The Three Minute Thesis, or 3MT, is a competition – and a challenge – for PhD students at universities across Australia and New Zealand. With a single PowerPoint slide, each competitor must convey the essentials of their research in just 180 seconds. The best and brightest from universities on both sides of the Tasman will gather at the University of Western Sydney in October; vying for fame, glory and a $5000 prize.
Each university is allowed a single representative. Monash University’s competitor will be chosen at the university-wide final held in September. Entry to the final is gained by emerging victorious from the faculty-level competitions – such as that which was held at the Parkville campus (home to the Faculty of Pharmacy and Pharmaceutical Sciences) on a brisk winter’s morning in July.
Eight competitors gathered in the green room, doing some last-minute rehearsal and trying to quell the butterflies in their stomachs. The fact that they had already been selected as the best of an initial pool of 22 hopefuls did little to ease the tension. This was The Big One, and it didn’t matter how good you were a few days ago if you forgot your speech half-way through this performance.

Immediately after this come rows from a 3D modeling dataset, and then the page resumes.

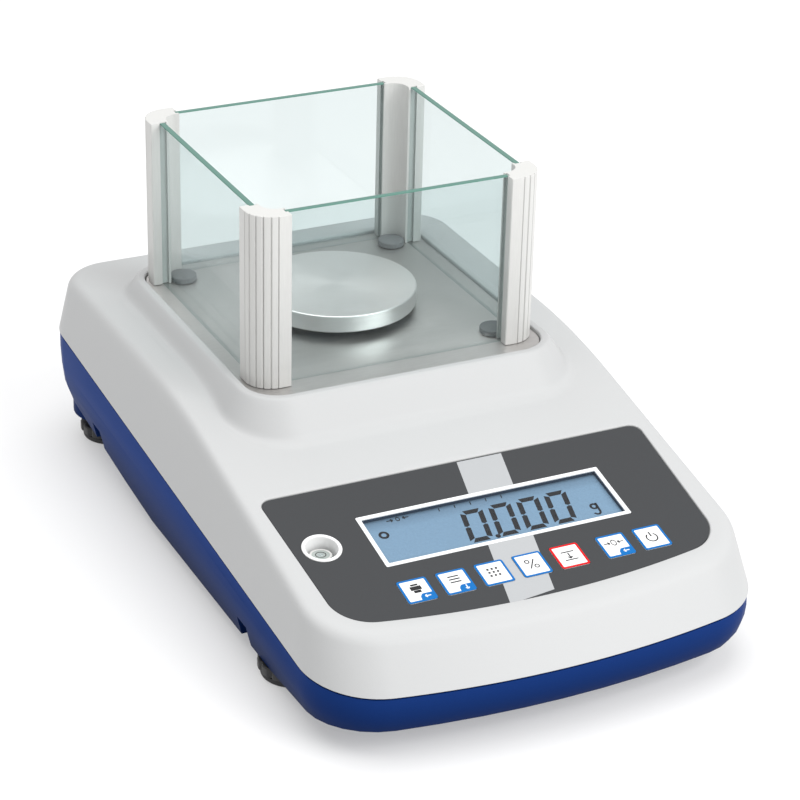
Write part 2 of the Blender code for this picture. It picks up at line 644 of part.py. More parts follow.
# ---------------------------------------------------------------- feet and screws
def make_feet_and_screws():
    points = 36
    for name, (x, y) in FOOT_PLACES.items():
        fluted = []
        for i in range(points):
            radius = FOOT_RADIUS if i % 2 else FOOT_RADIUS - 0.9
            angle = math.tau * i / points
            fluted.append((radius * math.cos(angle), radius * math.sin(angle)))
        edge = circle(FOOT_RADIUS - 1.4, points)
        stud = circle(4.0, points)
        loft(f"levelling_foot_{name}",
             [at_height(edge, PAD_TOP_Z + GAP), at_height(fluted, PAD_TOP_Z + 0.9),
              at_height(fluted, FOOT_TOP_Z - 0.8), at_height(edge, FOOT_TOP_Z),
              at_height(stud, FOOT_TOP_Z), at_height(stud, 27.5)], "black_plastic", (x, y, 0.0))
        loft(f"foot_pad_{name}", turned(((14.6, 0.0), (15.2, 0.6), (15.2, PAD_TOP_Z)), 24), "rubber_dark",
             (x, y, 0.0), smooth=True)
        tube = cylinder(INSERT_RADIUS, INSERT_LOW_Z, INSERT_HIGH_Z, 0.0, 0.0, 20)
        insert = loft(f"foot_insert_{name}", tube, "brass", (x, y, 0.0))
        drill = loft(f"insert_drill_{name}", cylinder(4.4, 5.0, 30.0, 0.0, 0.0, 20), place=(x, y, 0.0))
        boolean(insert, drill)
    for name, (x, y) in SCREW_PLACES.items():
        low = bottom_z(y)
        loft(f"case_screw_{name}",
             turned(((3.6, low + 0.6), (4.2, low + 1.2), (4.2, low + 3.3), (2.0, low + 3.3),
                     (2.0, low + SCREW_REACH)), 16), "steel", (x, y, 0.0), smooth=True)


def main():
    clear_scene()
    panel = bpy.data.objects.new("panel_frame", None)
    bpy.context.scene.collection.objects.link(panel)
    panel.location = Vector((0.0, PANEL_TOP_Y + DATUM_Y, PANEL_TOP_Z)) * MM
    panel.rotation_euler = (PANEL_TILT, 0.0, 0.0)
    make_base_tray()
    make_upper_housing(panel)
    make_control_panel(panel)
    make_level_vial(panel)
    make_weighing_works()
    make_electronics()
    make_draft_shield()
    make_feet_and_screws()


main()
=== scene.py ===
"""Looks for the laboratory balance: smooth case, glass draft shield, display, keys and studio."""
import json
import math

import bmesh
import bpy
from mathutils import Matrix, Quaternion, Vector


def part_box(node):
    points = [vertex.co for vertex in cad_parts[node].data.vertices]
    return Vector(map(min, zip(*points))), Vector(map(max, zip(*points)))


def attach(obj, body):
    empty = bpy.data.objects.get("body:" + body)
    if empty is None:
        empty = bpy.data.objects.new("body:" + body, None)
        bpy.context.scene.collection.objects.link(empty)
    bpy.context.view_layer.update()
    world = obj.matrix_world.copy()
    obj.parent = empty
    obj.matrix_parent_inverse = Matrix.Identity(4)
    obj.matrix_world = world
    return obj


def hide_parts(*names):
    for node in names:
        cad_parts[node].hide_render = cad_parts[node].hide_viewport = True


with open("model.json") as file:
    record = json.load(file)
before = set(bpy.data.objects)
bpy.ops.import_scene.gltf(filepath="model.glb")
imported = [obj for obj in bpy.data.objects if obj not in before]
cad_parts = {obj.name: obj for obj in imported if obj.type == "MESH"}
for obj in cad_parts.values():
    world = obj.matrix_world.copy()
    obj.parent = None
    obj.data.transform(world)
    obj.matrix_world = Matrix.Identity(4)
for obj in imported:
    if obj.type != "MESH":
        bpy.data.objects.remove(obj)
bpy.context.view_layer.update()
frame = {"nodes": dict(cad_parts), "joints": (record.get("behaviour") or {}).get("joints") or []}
MM = 0.001


def size_mm(node):
    """Lowest and highest corner of a CAD node, in millimetres."""
    low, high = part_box(node)
    return low / MM, high / MM


# ---- measures taken from the frame, in millimetres ----
HOUSING_LOW, HOUSING_HIGH = size_mm("upper_housing")
PLATE_LOW, PLATE_HIGH = size_mm("shield_plate")
PAN_LOW, PAN_HIGH = size_mm("weighing_pan")
PANE_LOW, PANE_HIGH = size_mm("glass_pane_right")
POST_LOW, POST_HIGH = size_mm("shield_post_front_right")
OVERLAY_HIGH = size_mm("panel_overlay")[1]
HALF_WIDTH = HOUSING_HIGH.x
FRONT_Y, BACK_Y = HOUSING_LOW.y, HOUSING_HIGH.y
PLATE_TOP_Z = PLATE_HIGH.z
PLATE_HALF = (PLATE_HIGH.x, (PLATE_HIGH.y - PLATE_LOW.y) / 2)
PLATE_Y = (PLATE_HIGH.y + PLATE_LOW.y) / 2
SHIELD_Y = (PAN_LOW.y + PAN_HIGH.y) / 2
press_axis = next(j["axis"] for j in frame["joints"] if j["name"] == "key_tare_press")
PANEL_TILT = math.asin(press_axis[1])

# ---- shape of the case ----
OVERLAY_RECESS = 0.55
PANEL_TOP_Y = OVERLAY_HIGH.y - OVERLAY_RECESS * math.sin(PANEL_TILT)
PANEL_TOP_Z = OVERLAY_HIGH.z + OVERLAY_RECESS * math.cos(PANEL_TILT)
PANEL = Matrix.Translation(Vector((0, PANEL_TOP_Y, PANEL_TOP_Z)) * MM) @ Matrix.Rotation(PANEL_TILT, 4, "X")
DECK_Z = 92.3
BREAK_REACH = 35.0
BREAK_Y = PANEL_TOP_Y + (DECK_Z - PANEL_TOP_Z) / math.tan(PANEL_TILT)
PARTING_Z_MIDDLE = 46.62
PARTING_SLOPE = 0.079
FRONT_BOW = 0.0011
WALL = 3.0
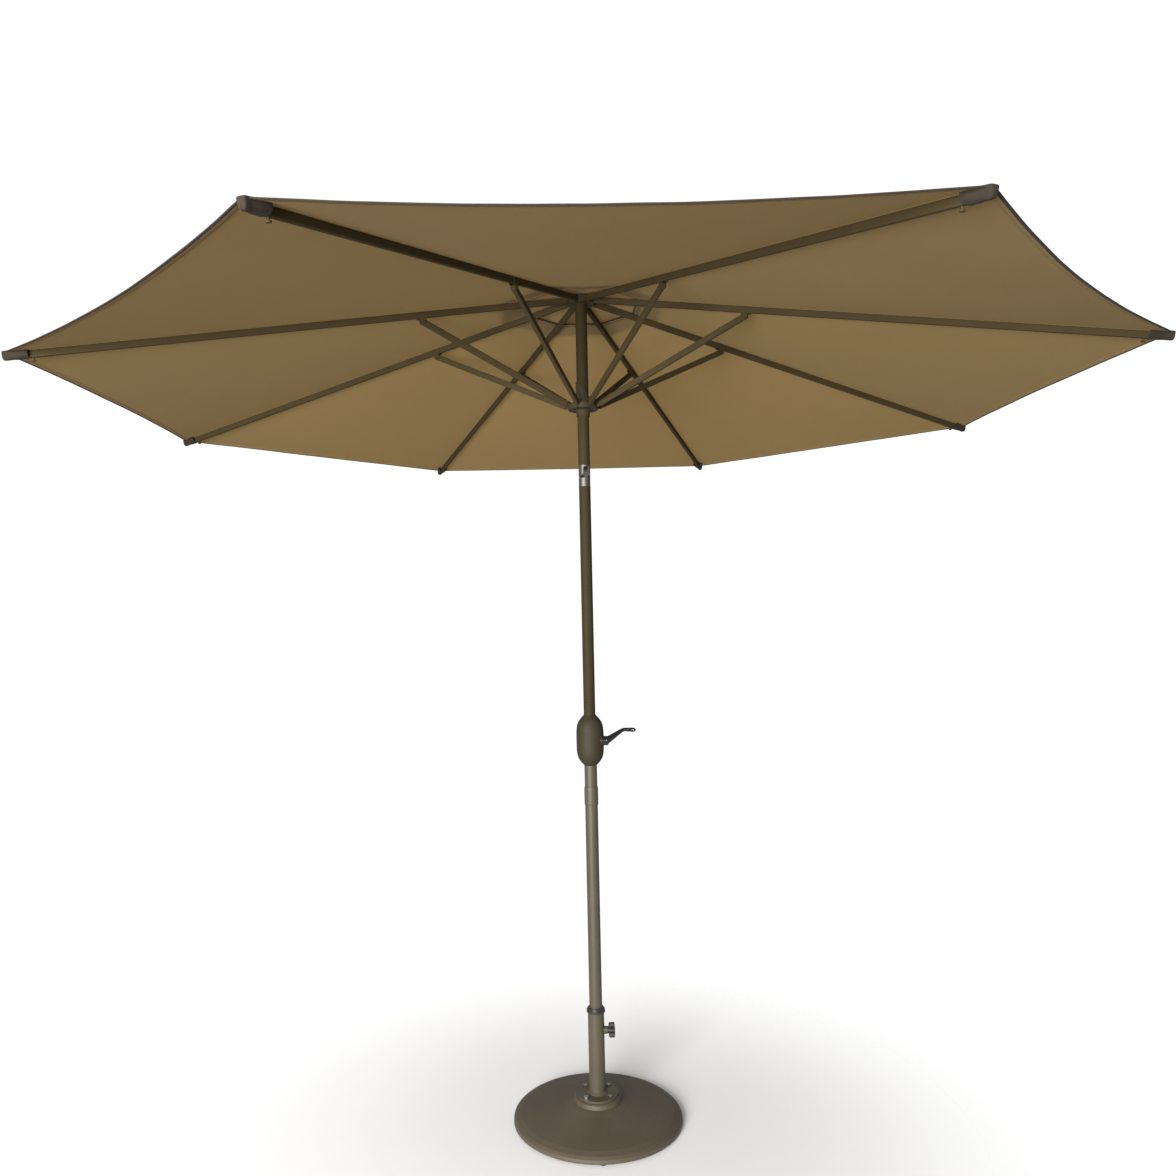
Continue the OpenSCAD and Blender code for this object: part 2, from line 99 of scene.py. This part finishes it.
# Corner pocket on a rib's end, in metres: its section is deepest below the rib and widest at its mouth
POCKET_L = 0.052
POCKET_T = 0.0010
POCKET_DEPTH = 0.0190
POCKET_TOP = 0.0014
POCKET_HALF_TIP = 0.0082
POCKET_HALF_MOUTH = 0.0185
POCKET_WRINKLE = 0.0004
POCKET_WAVES = 260
POCKET_STEPS = 48
POCKET_ROWS = 14

# The photograph's camera, fitted to the rib tips and the pole: its turn is yaw, pitch and roll in degrees
LENS_MM = 29.46
SENSOR_MM = 36
LENS_SHIFT = (0.0281, 0.0068)
CAMERA_PLACE = (-0.1308, -2.8945, 1.503)
CAMERA_TURN = (0.678, 1.115, -1.186)

# Light: lamps in watts, the white surroundings as the camera and as the object sees them, and the
# distances in metres between which the floor fades out
SKY_WATTS = 300
FRONT_WATTS = 480
BACKDROP = 1.05
ROOM_LIGHT = 0.32
FLOOR_NEAR = 0.3
FLOOR_FAR = 1.5


# ---------------------------------------------------------------- camera and light


def camera():
    """The photograph's own view: below the canopy, nearly level, with a slight roll."""
    data = bpy.data.cameras.new("camera")
    data.sensor_width = SENSOR_MM
    data.lens = LENS_MM
    data.shift_x, data.shift_y = LENS_SHIFT
    yaw, pitch, roll = (math.radians(angle) for angle in CAMERA_TURN)
    forward = Vector((math.sin(yaw) * math.cos(pitch), math.cos(yaw) * math.cos(pitch), math.sin(pitch)))
    level = Vector((math.cos(yaw), -math.sin(yaw), 0))
    above = level.cross(forward)
    right = math.cos(roll) * level + math.sin(roll) * above
    up = math.cos(roll) * above - math.sin(roll) * level
    obj = bpy.data.objects.new("camera", data)
    turn = Matrix((right, up, -forward)).transposed().to_4x4()
    obj.matrix_world = Matrix.Translation(CAMERA_PLACE) @ turn
    bpy.context.collection.objects.link(obj)
    bpy.context.scene.camera = obj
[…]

The crowd had gathered, the judges were seated, the all-important clock was set – it was time. One by one, they used plain English phrases and clever analogies to get the point of their research across to an audience who may not have been familiar with the intricacies of the particular subject areas. The specialised technical vocabulary (read: jargon) and innumerable acronyms that generally typify scientific conversations were almost entirely absent, with ideas being expressed in creative ways. Drug receptors in the brain became traffic wardens. Combination drug therapy became a superhero team-up. Prostate glands became insidious villains. Potential drug compounds became jigsaw puzzles. Each speech was carefully crafted and expertly delivered.
The quality of all performances was excellent, and the judges had a hard time separating them from each other. In the end, first, second and third places were separated by half a point each. Victory was awarded to Nicole Eise, for her presentation on the use of plant derivatives to treat prostate enlargement. Second was Stephen Drane, for his work with venomous, predatory snails. Third was Lori Fennins, for explaining how she was developing a treatment for African sleeping sickness. The People’s Choice award was given to the presenter deemed best by popular audience vote, and was also taken out by Drane.
The Faculty of Pharmacy and Pharmaceutical Sciences was a bit late to the party this year – most of the other faculties chose their representatives weeks before. Be sure to keep an eye out for Nicole’s presentation as she battles it out in the Alexander Threatre on September 3 – come along and cheer for your faculty’s representative, too!